The scandals “are having a trickle-down effect, but unfortunately, it's not nearly enough,” says John Di Frances, who provides consulting and executive advisory services to large companies, government agencies, and foundations. Di Frances, author of the recent book Reclaiming the Ethical High Ground: Developing Organizations of Character, believes that the CEO also must serve as “chief ethical officer,” setting a tone for the organization.
“But I'm not seeing a whole lot of that happening,” he admits. “A lot of organizations either have no code or [have] one that's so general and vague that it doesn't really impact where they live.”

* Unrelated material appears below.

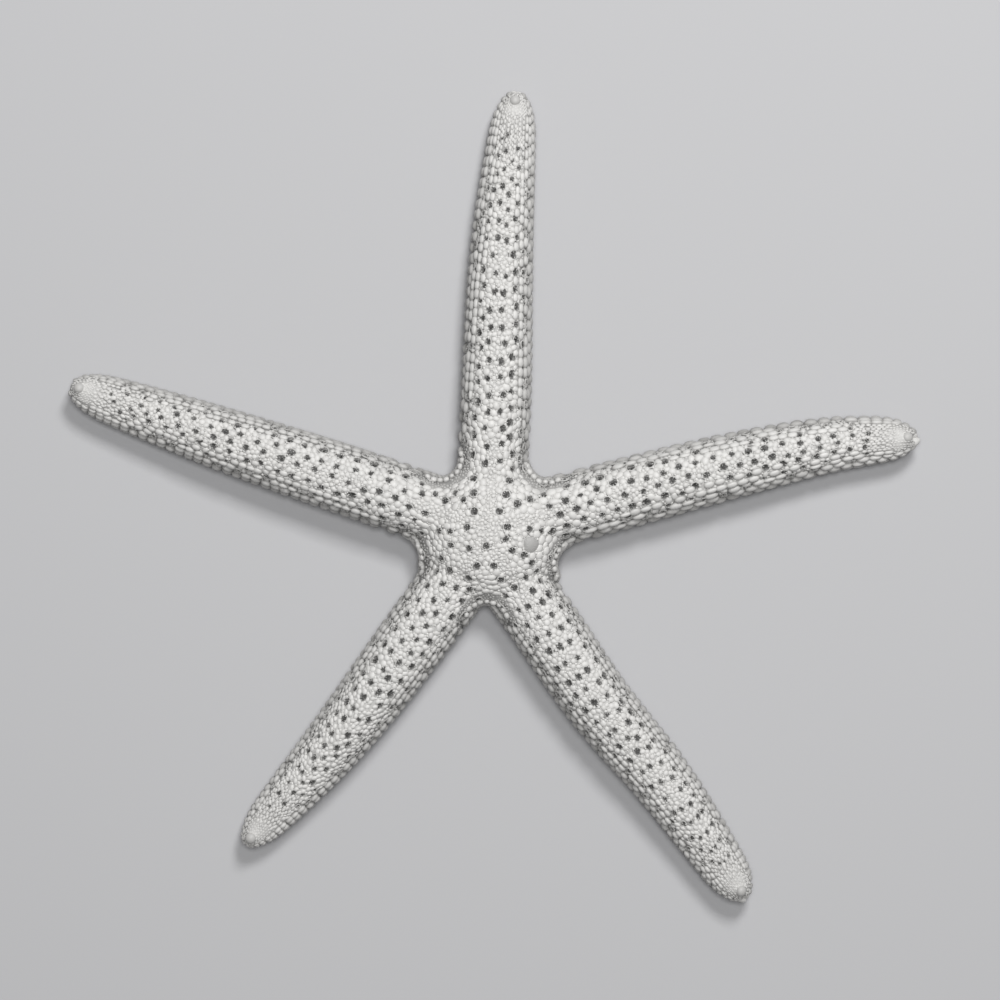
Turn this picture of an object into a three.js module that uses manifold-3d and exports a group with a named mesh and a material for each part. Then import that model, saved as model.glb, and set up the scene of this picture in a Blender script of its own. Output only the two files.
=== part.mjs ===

“People are more aware of ethical issues,” says Joan Eisenstodt, a Washington, D.C.-based independent planner and moderator of the MIMlist, a meeting industry listserv. “But it doesn't mean they're paying attention. People are very, very good at rationalizing their behavior, especially when it's not ethical. And many organizations don't have ethics on their [meeting] schedule — so how important could it be to them?”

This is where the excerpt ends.